How does the topology of a space describe the closeness of the open subsets of a given set $X$

elementary-set-theorygeneral-topology

I've been trying to learn about topology recently and there is a thing that I couldn't understand. I know that given the topological space $(X,\tau)$, the $\tau$ contains open subsets of $X$. To my understanding, the $\tau$ exists to describe the closeness of the subsets of $X$ without using any
kind of distance function (like in metric spaces). But how can we make these statements using the information given for a $\tau$.

E.g. let $(X,\tau_1)$ be a topological space with $X=\{a,b,c\}$ and $\tau_1=\{\emptyset,\{a,b,c\},\{a\},\{b\},\{a,b\}\}$.
What kind of statements can we make about the closeness of the subsets $\{a\},\{b\}$ and $\{a,b\}$ (and about the element $c$)?

Now let $(X,\tau_2)$ be another topological space with the same $X$ but with the $\tau_2=\{\emptyset,\{a,b,c\},\{a\}\}$. What would be difference between $(X,\tau_1)$ and $(X,\tau_2)$?

Also another question: why do the elements of $\tau$ always have to be open sets?
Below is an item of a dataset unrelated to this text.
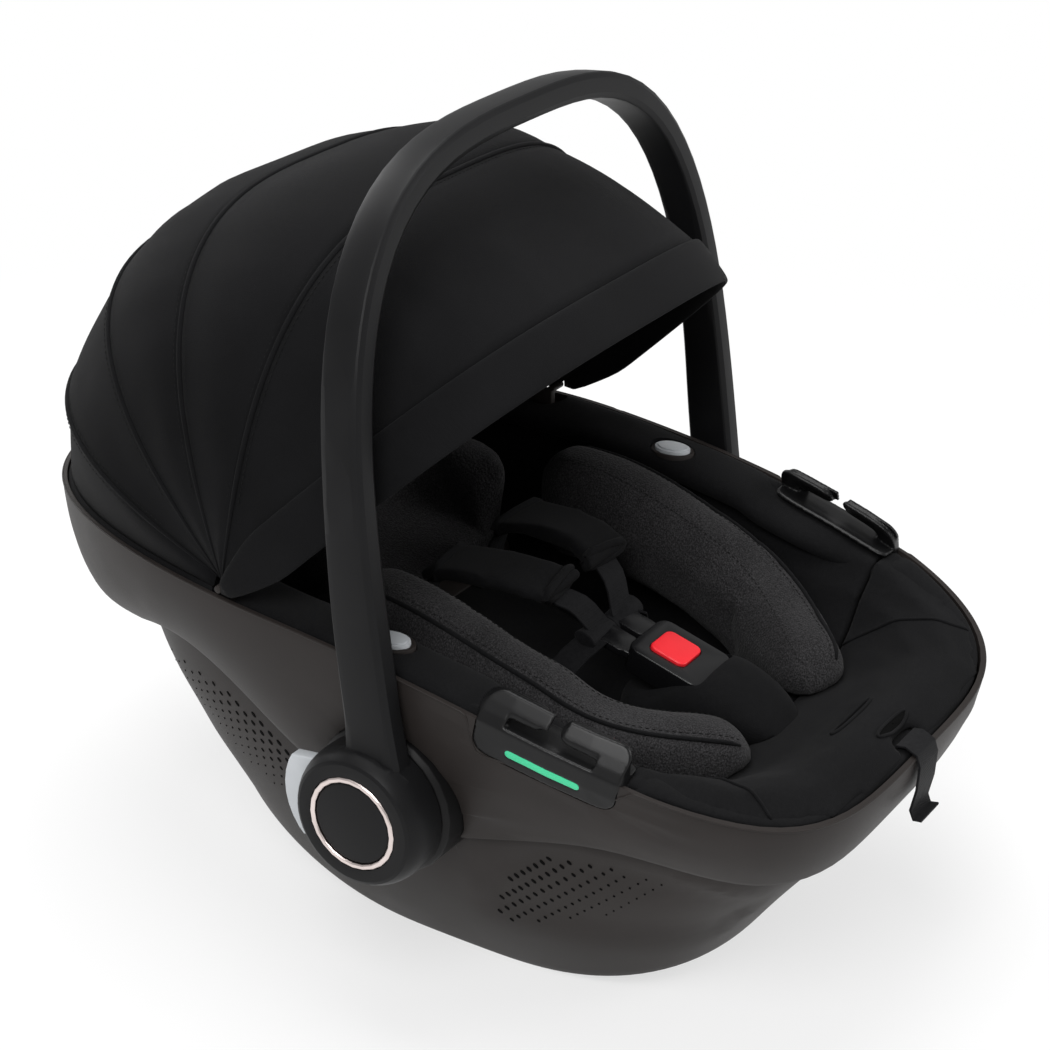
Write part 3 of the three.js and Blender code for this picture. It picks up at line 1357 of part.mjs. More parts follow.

Why can't they be just closed? Or is it just the definition of the topolology which makes the subsets open?

Best Answer

About the last question: the choice to start with $\tau$ as the collection of open subsets is arbitrary. You could take the collection of closed subsets and you would still get the same information. This is because closed and open subsets are put in bijection by taking the complement. More precisely if you have $\tau$ a family of subsets satisfying the usual axioms of basis then $\{A^c : A \in \tau \}$ would give you a family of subsets satisfying a set of axioms complementary to the former (i.e. we ask now closure under arbitrary intersections and only finite unions).

Regarding the first and more interesting question: I think that the measure of how much two subsets are close is captured by their topological closure. In a metric space $(X,d)$ the usual definition of distance between two subsets $A,B$ is given by the formula $d(A,B)=\inf_{a \in A, b \in B}d(a,b)$. This in fact is the same as the distance between their closures $\overline{A}, \overline{B}$. Take as explicit example $\mathbb{R}$ with the usual distance: you have that a real number $r$ is intuitively close to a subset iff it has distance zero from a set. Let's take an interval $I=(a,b)$ with $b \leq r$: then the distance between $r$ and $I$ is given by $|b-r|$. Observe that the distance does not differentiate between the cases that $I$ is open or closed, in fact $d(I,r)=d(\overline{I},r)$.

The idea is that on a general topology $(X, \tau)$ you can distinguish two elements $x,y \in X$ if you can provide open subsets containing only one of the two: in the case of a metric space you have open balls giving you disjoint open neighborhoods separating the two, but in general spaces the situation is much more complicated and there are a lot of different separation axioms stating how much reasonably you can ask two points to be distinct.

Regarding the two examples of different topologies on the same set $X$: in the first case you can easily see that $\{c \}$ is closed while $\overline{\{a \}}=\{ a,c\}$ and similarly $\overline{\{b \}}=\{ b,c\}$. You have a situation where $c$ cannot be separated from the other elements since you do not have enough open subsets. For the second topology you have now $\overline{\{a \}}=X$: you could interpret this by saying that since you removed open subsets from your stating topology $\tau_1$ you have less information so you cannot distinguish $a$ from the rest of the set $X$ as well as before.